Die Behörde hat jedenfalls bei ihrer Ermessensentscheidung nach § 33 Abs. 1 FrG in Erwägung zu ziehen, ob und wenn ja welche Umstände im Einzelfall im Lichte des Art. 130 Abs. 2 B-VG gegen die Erlassung einer Ausweisung gemäß § 33 Abs. 1 FrG sprechen. Bezüglich ihrer Ermessensentscheidung hat die Behörde den hiefür maßgeblichen Sachverhalt unter Wahrung des Parteiengehörs (§ 45 AVG) festzustellen und in der Begründung ihres Bescheides die für die Ermessensübung maßgebenden Umstände und Erwägungen insoweit aufzuzeigen, als dies für die Rechtsverfolgung durch die Parteien des Verwaltungsverfahrens und für die Nachprüfbarkeit des Ermessensaktes auf seine Übereinstimmung mit dem Gesetz erforderlich ist. (Vgl. zum Ganzen den hg. Beschluß vom , Zl. 96/21/0490.)

Die vorstehenden Ausführungen - dies sei der Vollständigkeit halber angemerkt - zeigen, daß die mit § 33 Abs. 1 FrG durch die Verwendung des Wortes "können" im Verhältnis zu dem im übrigen mit dieser Norm wortgleichen § 17 Abs. 1 des aus dem Jahr 1992 stammenden Fremdengesetzes, in dem anstelledessen das Wort "sind" verwendet wird, bewirkte Änderung über eine bloße "Klarstellung" - anders als dies in den zitierten Gesetzesmaterialien zum Ausdruck gebracht wird - jedenfalls hinausgeht, zumal § 37 Abs. 1 FrG keine Ermessensbestimmung darstellt, sondern das Verhalten der Behörde - wenn auch durch die Verwendung unbestimmter Rechtsbegriffe - bindend regelt.

3. Die Begründung im angefochtenen Bescheid in Bezug auf die Ermessensübung beschränkt sich auf die Aussage, daß - sofern dem nicht § 37 Abs. 1 FrG entgegenstehe - "die Ausweisung gemäß § 33 Abs. 1 des Fremdengesetzes 1997 gerechtfertigt und notwendig" sei.

Darin kann im Lichte der - seit dem Erkenntnis eines verstärkten Senates vom , Slg.
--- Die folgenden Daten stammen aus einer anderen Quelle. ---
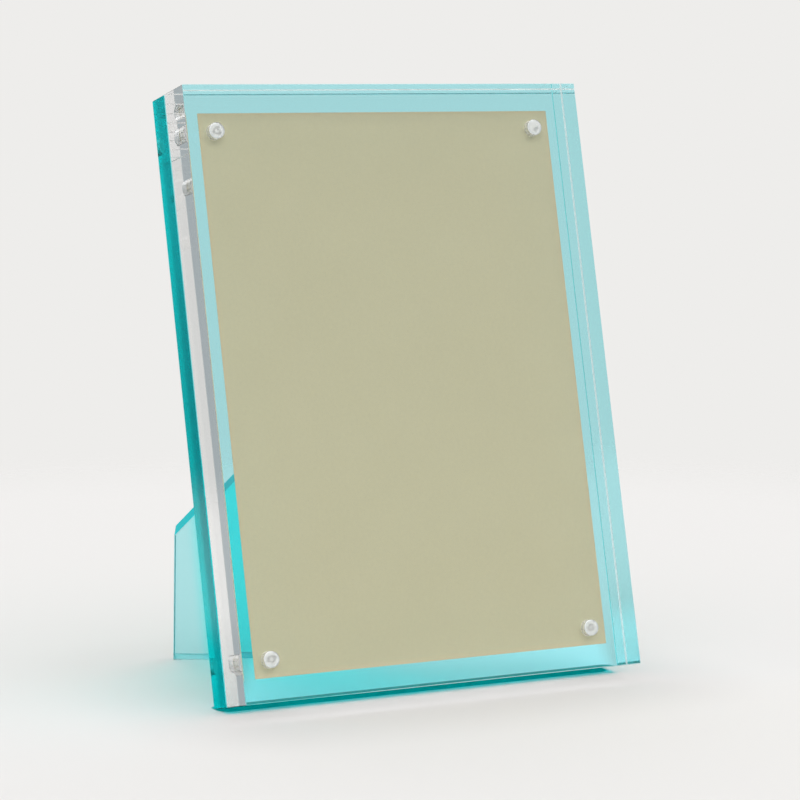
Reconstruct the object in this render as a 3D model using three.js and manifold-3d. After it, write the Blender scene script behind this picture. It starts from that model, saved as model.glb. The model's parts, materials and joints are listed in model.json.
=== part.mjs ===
// A block photo frame for a five by seven inch print, made of thick polished acrylic.
//
// A clear block lies on a tinted block, and the print is held between them by four pairs of
// magnets set into blind bores in the two faces that meet. The front block has no fastener:
// it is pulled straight off the magnets. A pointed easel leg of tinted sheet is bonded to the
// back. Its foot has two edges, one that stands on the table when the frame is upright and
// one that does so when the frame is laid on its left side.
//
// Millimetres. X runs to the viewer's right, Y away from the viewer and Z up. The origin is
// on the table, in the middle of the ground that the frame covers.

import * as THREE from 'three';
import { mergeVertices } from 'three/addons/utils/BufferGeometryUtils.js';
import Module from 'manifold-3d';

// The print that the frame is made for, and where it lies between the blocks.
const CARD_WIDTH = 127;
const CARD_HEIGHT = 178;
const CARD_THICKNESS = 0.25;
const CARD_CLEARANCE = 0.075;
const CARD_SHIFT_RIGHT = 0.6;
const CARD_SHIFT_UP = 0.2;

// The two blocks.
const SIDE_BORDER = 7.6;
const END_BORDER = 7.55;
const CLEAR_THICKNESS = 14.2;
const TINT_THICKNESS = 9.5;
const BLOCK_BEVEL = 0.2;

// The magnets, and the bores that they are bonded into.
const MAGNET_DIAMETER = 5;
const MAGNET_LENGTH = 3.4;
const MAGNET_BEVEL = 0.25;
const MAGNET_INSET = 13.3;
const MAGNET_SINK = 0.1;
const BOND_GAP = 0.15;
const BORE_SEGMENTS = 40;

// How the frame stands, and the easel leg.
const LEAN = THREE.MathUtils.degToRad(13.2);
const LEG_SHEET = 6;
const LEG_WIDTH = 61;
const LEG_BEVEL = 0.25;
const LEG_TILT = THREE.MathUtils.degToRad(48.9);
const FOOT_INSET = 21.8;
const FOOT_REACH = 80.6;
const LEG_SEAT_GAP = 0.3;

// Worked out from the sizes above. In the frame's own axes x is across the blocks, z is up
// their faces and y is straight through them, with the tinted block's back face at y = 0.
const BLOCK_WIDTH = CARD_WIDTH + 2 * SIDE_BORDER;
const BLOCK_HEIGHT = CARD_HEIGHT + 2 * END_BORDER;
const CARD_GAP = CARD_THICKNESS + 2 * CARD_CLEARANCE;
const TINT_FACE_Y = -TINT_THICKNESS;
const CLEAR_FACE_Y = TINT_FACE_Y - CARD_GAP;
const BORE_DIAMETER = MAGNET_DIAMETER + 2 * BOND_GAP;
const BORE_DEPTH = MAGNET_SINK + MAGNET_LENGTH + BOND_GAP;
// The leg runs down along the diagonal of the blocks.
const LEG_TURN = Math.atan2(BLOCK_HEIGHT, BLOCK_WIDTH);

const wasm = await Module();
wasm.setup();

// A closed geometry as a solid that can be cut and joined.
function solidFrom(geometry) {
  const bare = geometry.clone();
  bare.deleteAttribute('normal');
  bare.deleteAttribute('uv');
  const merged = mergeVertices(bare, 1e-4);
  return new wasm.Manifold(new wasm.Mesh({
    numProp: 3,
    vertProperties: new Float32Array(merged.attributes.position.array),
    triVerts: new Uint32Array(merged.index.array),
  }));
}

function geometryFrom(solid) {
  const mesh = solid.getMesh();
  const geometry = new THREE.BufferGeometry();
  geometry.setAttribute('position', new THREE.BufferAttribute(mesh.vertProperties, 3));
  geometry.setIndex(new THREE.BufferAttribute(mesh.triVerts, 1));
  return geometry;
}

function piece(name, geometry, color, roughness, metalness = 0) {
  const material = new THREE.MeshStandardMaterial({ color, roughness, metalness });
  geometry.computeVertexNormals();
  const mesh = new THREE.Mesh(geometry, material);
  mesh.name = name;
  return mesh;
}

// A sheet or block cut from a flat outline, with every edge bevelled. It starts at z = 0 and
// grows towards +z.
function bevelledSlab(outline, thickness, bevel) {
  const slab = new THREE.ExtrudeGeometry(outline, {
    depth: thickness - 2 * bevel,
    bevelEnabled: true,
    bevelThickness: bevel,
    bevelSize: bevel,
    bevelOffset: -bevel,
    bevelSegments: 1,
    curveSegments: 1,
  });
  slab.translate(0, 0, bevel);
  return slab;
}

// A rectangle with its corners cut at 45 degrees by the same bevel, centred on x and standing
// on y = 0.
function blockOutline(width, height, bevel) {
  const half = width / 2;
  const outline = new THREE.Shape();
  outline.moveTo(-half + bevel, 0);
  outline.lineTo(half - bevel, 0);
  outline.lineTo(half, bevel);
  outline.lineTo(half, height - bevel);
  outline.lineTo(half - bevel, height);
  outline.lineTo(-half + bevel, height);
  outline.lineTo(-half, height - bevel);
  outline.lineTo(-half, bevel);
  outline.closePath();
  return outline;
}

// A block whose back face lies at backY, standing on the frame's own floor line.
function blockGeometry(thickness, backY) {
  const slab = bevelledSlab(blockOutline(BLOCK_WIDTH, BLOCK_HEIGHT, BLOCK_BEVEL), thickness, BLOCK_BEVEL);
  slab.rotateX(Math.PI / 2);
  slab.translate(0, backY, 0);
  return slab;
}

// The four corners where magnets sit, the same in both blocks.
function magnetPlaces() {
  const x = BLOCK_WIDTH / 2 - MAGNET_INSET;
  const top = BLOCK_HEIGHT - MAGNET_INSET;
  return [
    { corner: 'top_left', x: -x, z: top },
    { corner: 'top_right', x, z: top },
    { corner: 'bottom_left', x: -x, z: MAGNET_INSET },
    { corner: 'bottom_right', x, z: MAGNET_INSET },
  ];
}

// Cuts the four blind bores into a block from the face at faceY. inward is +1 where the block
// lies behind that face and -1 where it lies in front of it.
function boreBlock(block, faceY, inward) {
  const overrun = 1;
  const depth = BORE_DEPTH + overrun;
  for (const place of magnetPlaces()) {
    const drill = new THREE.CylinderGeometry(BORE_DIAMETER / 2, BORE_DIAMETER / 2, depth, BORE_SEGMENTS);
    drill.translate(place.x, faceY + inward * (BORE_DEPTH - depth / 2), place.z);
    block = block.subtract(solidFrom(drill));
  }
  return block;
}

// A disc magnet with bevelled rims, its axis along y and its middle at the origin.
function magnetGeometry() {
  const radius = MAGNET_DIAMETER / 2;
  const half = MAGNET_LENGTH / 2;
  const profile = [
    new THREE.Vector2(0, -half),
    new THREE.Vector2(radius - MAGNET_BEVEL, -half),
    new THREE.Vector2(radius, -half + MAGNET_BEVEL),
    new THREE.Vector2(radius, half - MAGNET_BEVEL),
    new THREE.Vector2(radius - MAGNET_BEVEL, half),
    new THREE.Vector2(0, half),
  ];
  return new THREE.LatheGeometry(profile, BORE_SEGMENTS);
}

function magnets(prefix, faceY, inward) {
  const middleY = faceY + inward * (MAGNET_SINK + MAGNET_LENGTH / 2);
  return magnetPlaces().map((place) => {
    const disc = geometryFrom(solidFrom(magnetGeometry()));
    const magnet = piece(`${prefix}_magnet_${place.corner}`, disc, 0xcfd0cc, 0.35, 0.6);
    magnet.position.set(place.x, middleY, place.z);
    return magnet;
  });
}

function clearBlock() {
  const solid = boreBlock(solidFrom(blockGeometry(CLEAR_THICKNESS, CLEAR_FACE_Y)), CLEAR_FACE_Y, -1);
  return piece('clear_front_block', geometryFrom(solid), 0xeef4f4, 0.03);
}

function tintedBlock() {
  const solid = boreBlock(solidFrom(blockGeometry(TINT_THICKNESS, 0)), TINT_FACE_Y, 1);
  return piece('tinted_back_block', geometryFrom(solid), 0x3fc4cc, 0.03);
}

function insertCard() {
  const outline = new THREE.Shape();
  outline.moveTo(-CARD_WIDTH / 2, 0);
  outline.lineTo(CARD_WIDTH / 2, 0);
  outline.lineTo(CARD_WIDTH / 2, CARD_HEIGHT);
  outline.lineTo(-CARD_WIDTH / 2, CARD_HEIGHT);
  outline.closePath();
  const sheet = new THREE.ExtrudeGeometry(outline, { depth: CARD_THICKNESS, bevelEnabled: false });
  sheet.rotateX(Math.PI / 2);
  const card = piece('insert_card', geometryFrom(solidFrom(sheet)), 0xb8b79b, 0.7);
  card.position.set(CARD_SHIFT_RIGHT, TINT_FACE_Y - CARD_CLEARANCE, END_BORDER + CARD_SHIFT_UP);
  return card;
}

// The leg as a flat sheet in its own plane. Its axis is the line up the middle of the strip,
// its side runs across the strip towards the upper left, and its back is the way the sheet
// gets its thickness.
function legDirections() {
  const across = new THREE.Vector3(Math.cos(LEG_TURN), 0, Math.sin(LEG_TURN));
  const through = new THREE.Vector3(0, 1, 0);
  const axis = across.clone().multiplyScalar(Math.cos(LEG_TILT)).addScaledVector(through, -Math.sin(LEG_TILT));
  const back = across.clone().multiplyScalar(Math.sin(LEG_TILT)).addScaledVector(through, Math.cos(LEG_TILT));
  const side = new THREE.Vector3().crossVectors(axis, back);
  return { axis, back, side };
}

// Where the point of the foot meets the table. The blocks stand on the edge between their
// underside and the bevel below the back face.
function footPoint() {
  return new THREE.Vector3(
    -BLOCK_WIDTH / 2 + FOOT_INSET,
    -BLOCK_BEVEL + FOOT_REACH * Math.cos(LEAN),
    FOOT_REACH * Math.sin(LEAN),
  );
}

// Where the leg's plane cuts a table, as a direction in the leg's own plane: u along its side
// and v up its axis. up is square to that table.
function footEdge(up, { axis, back, side }) {
  const edge = new THREE.Vector3().crossVectors(back, up).normalize();
  if (edge.dot(axis) < 0) {
    edge.negate();
  }
  return { u: edge.dot(side), v: edge.dot(axis) };
}

// The strip's outline: a point between the two foot edges, two straight sides, and a top that
// runs on past the block's back face, where it is cut to its seat.
function legOutline(directions, foot) {
  const half = LEG_WIDTH / 2;
  const upright = new THREE.Vector3(0, -Math.sin(LEAN), Math.cos(LEAN));
  const sideLean = Math.atan2(foot.x + BLOCK_WIDTH / 2, foot.y + BLOCK_BEVEL);
  const lying = new THREE.Vector3(Math.cos(sideLean), -Math.sin(sideLean), 0);
  const right = footEdge(upright, directions);
  const left = footEdge(lying, directions);
  const rise = (foot.y + TINT_THICKNESS) / Math.sin(LEG_TILT);
  const outline = new THREE.Shape();
  outline.moveTo(0, 0);
  outline.lineTo(-half, (-half / right.u) * right.v);
  outline.lineTo(-half, rise);
  outline.lineTo(half, rise);
  outline.lineTo(half, (half / left.u) * left.v);
  outline.closePath();
  return outline;
}

function easelLeg() {
  const directions = legDirections();
  const foot = footPoint();
  const sheet = bevelledSlab(legOutline(directions, foot), LEG_SHEET, LEG_BEVEL);
  // The foot stands on the edge between its own bevel and its cut face.
  sheet.translate(0, 0, -LEG_BEVEL);
  const placing = new THREE.Matrix4().makeBasis(directions.side, directions.axis, directions.back);
  placing.setPosition(foot);
  sheet.applyMatrix4(placing);
  const seat = new THREE.BoxGeometry(3 * BLOCK_WIDTH, 2 * TINT_THICKNESS, 3 * BLOCK_HEIGHT);
  seat.translate(0, LEG_SEAT_GAP - TINT_THICKNESS, 0);
  const solid = solidFrom(sheet).subtract(solidFrom(seat));
  return piece('easel_leg', geometryFrom(solid), 0x7fdde2, 0.03);
}

// Everything is built square to the blocks and then leaned back, so that the blocks stand on
// their lower back edge and the leg on its foot.
const leaning = new THREE.Group();
leaning.rotation.x = -LEAN;
leaning.add(
  clearBlock(),
  tintedBlock(),
  insertCard(),
  ...magnets('front', CLEAR_FACE_Y, -1),
  ...magnets('back', TINT_FACE_Y, 1),
  easelLeg(),
);

const frame = new THREE.Group();
frame.add(leaning);
frame.updateMatrixWorld(true);
const covered = new THREE.Box3().setFromObject(frame, true);
const middle = covered.getCenter(new THREE.Vector3());
leaning.position.set(-middle.x, -middle.y, -covered.min.z);

export default frame;
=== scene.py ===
# %% [markdown]
# # A block photo frame in clear and tinted acrylic
#
# The real frame is two polished acrylic blocks with a print between them. Magnets in the corners
# hold the blocks together, and a flat leg behind props them up. The solids are finished when this
# lesson starts, so its whole work is light: see-through, paper and metal finishes, a pale table,
# and the soft surroundings that clear things need to be seen at all. Lengths are in metres.

import json
import math

import bpy
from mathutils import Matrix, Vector

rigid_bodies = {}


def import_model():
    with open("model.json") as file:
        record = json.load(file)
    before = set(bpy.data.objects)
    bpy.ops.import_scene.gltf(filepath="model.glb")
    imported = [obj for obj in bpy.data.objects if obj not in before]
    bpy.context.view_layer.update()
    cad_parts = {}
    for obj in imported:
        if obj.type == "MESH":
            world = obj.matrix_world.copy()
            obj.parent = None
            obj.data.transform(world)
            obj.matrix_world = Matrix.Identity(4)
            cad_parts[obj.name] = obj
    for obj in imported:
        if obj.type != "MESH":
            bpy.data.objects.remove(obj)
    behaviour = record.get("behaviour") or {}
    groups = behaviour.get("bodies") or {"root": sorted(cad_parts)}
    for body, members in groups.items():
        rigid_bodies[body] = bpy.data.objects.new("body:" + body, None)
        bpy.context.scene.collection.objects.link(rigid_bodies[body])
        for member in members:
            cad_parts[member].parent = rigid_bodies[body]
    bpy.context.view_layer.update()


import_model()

# %% [markdown]
# ## Nodes and links
#
# A finish is a chain of small nodes. It could be wired by hand in the shader editor, but a script
# can be read, repeated and changed. Three helpers do the wiring. Where a value is the same all
# over a surface, link sets it on the socket itself, so that an exporter still finds it there.

# %% Make nodes and join them


def new_material(name):
    material = bpy.data.materials.new(name)
    material.use_nodes = True
    tree = material.node_tree
    tree.nodes.clear()
    output = tree.nodes.new("ShaderNodeOutputMaterial")
    return material, tree, output


def add(tree, kind, **settings):
    node = tree.nodes.new(kind)
    for key, value in settings.items():
        setattr(node, key, value)
    return node


def link(tree, source, target):
    """Feeds a socket from another node's socket, or sets it where a plain value is given."""
    if isinstance(source, bpy.types.NodeSocket):
        tree.links.new(source, target)
    else:
        target.default_value = source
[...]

Nr. 7022(A), ständigen - Rechtsprechung des Verwaltungsgerichtshofes zum Ausmaß der Begründungspflicht bei Ermessensentscheidungen keine ausreichende Begründung erblickt werden. Mit dem zitierten Erkenntnis hob der Gerichtshof ein nach § 3 des Fremdenpolizeigesetzes - einer Ermessensbestimmung - erlassenes Aufenthaltsverbot auf, dessen Begründung sich darauf beschränkte, daß "diese Maßnahme im Hinblick auf die Bestrafung des Beschwerdeführers wegen Übertretung des Paßgesetzes gerechtfertigt sei".

4. Da es die belangte Behörde unterlassen hat, eine dem Beschwerdeführer die Verfolgung seiner subjektiven Rechte vor dem Verwaltungsgerichtshof einerseits und dem Gerichtshof die Überprüfung der Rechtmäßigkeit des Bescheides andererseits ermöglichende Begründung für ihre Ermessensentscheidung im Sinn der vorstehende Erwägungen unter II.2. zu geben, leidet der angefochtene Bescheid an einem wesentlichen Verfahrensmangel. Er war deshalb gemäß § 42 Abs. 2 Z. 3 lit. c VwGG aufzuheben.

5. Der Spruch über den Aufwandersatz gründet sich - im Rahmen des gestellten Begehrens - auf die §§ 47 ff VwGG iVm der Verordnung BGBl. Nr. 416/1994.